C’est cette république qui, pendant plus de vingt ans, assumera l’apparence de la légalité chinoise dans les organismes internationaux et dans la plupart des capitales du monde occidental. Cette dualité entre un pouvoir théorique et un pouvoir réel freine considérablement l’évolution des relations internationales dans cette partie du monde. Elle n’est pas étrangère à l’intervention de l’armée chinoise contre les troupes américaines en Corée* dans la mesure où le gouvernement de Pékin craint le glacis mis en place peu à peu par les États-Unis. Cette guerre permet d’ailleurs, grâce aux capitaux et à l’aide américaine, de développer l’industrie formosane.

Dès la fin de la conférence de Genève en 1954, le gouvernement de Pékin réaffirme hautement ses droits sur l’île et propose d’ouvrir des négociations directes avec les autorités de Taibei après le retrait de la flotte américaine. Cette tentative se heurte à l’intransigeance des États-Unis et de Jiang Jieshi, qui ne cesse de parler d’une contre-attaque contre les « bandits rouges », maintient sur un pied de guerre une armée de 600 000 hommes et harcelle continuellement les régions côtières de la Chine populaire. En 1955, puis en 1958, les troupes communistes tentent de reprendre les îles de Quemoy et de Matsu. Mais la lutte la plus décisive se mène au niveau diplomatique : la reconnaissance progressive du régime de Pékin par de nombreuses puissances étrangères, la rupture sino-soviétique, la fin de la guerre du Viêt-nam et le rapprochement avec les États-Unis rendent inéluctable l’expulsion de Taiwan des Nations unies.
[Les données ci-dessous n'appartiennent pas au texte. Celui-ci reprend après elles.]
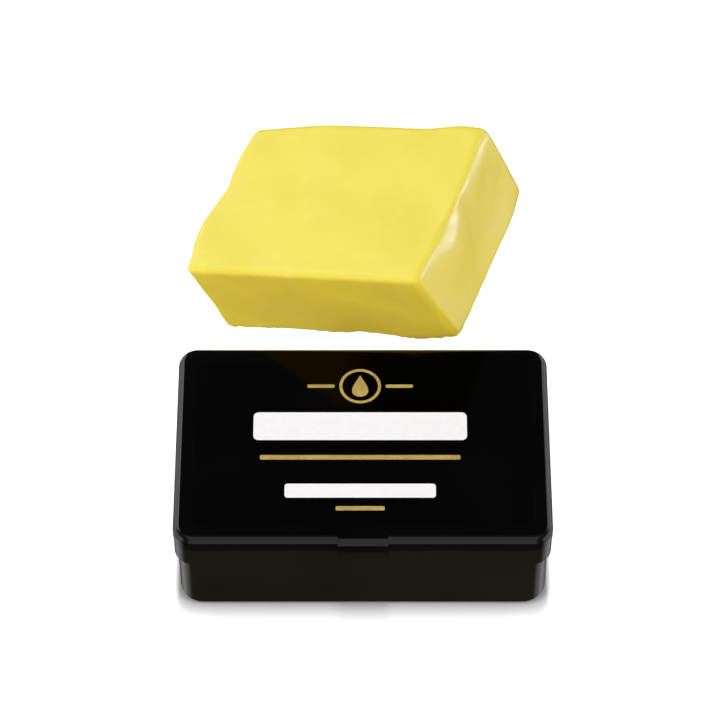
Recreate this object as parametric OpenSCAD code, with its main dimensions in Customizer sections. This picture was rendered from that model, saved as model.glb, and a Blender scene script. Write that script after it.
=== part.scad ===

C’est chose faite en octobre 1971. Les différentes déclarations sino-américaines à la suite du voyage du président Nixon à Pékin en février 1972, l’établissement de relations diplomatiques entre la Chine communiste et le Japon en septembre 1972 affaiblissent considérablement les positions de Jiang Jieshi. Les invitations à revenir au bercail se multiplient et Zhou Enlai (Tcheou Ngen-lai) offre un poste honorifique au vieil adversaire des communistes. Mais Jiang Jieshi meurt en avril 1975 et est remplacé par son fils Jiang Jingguo (Tsiang King-kouo).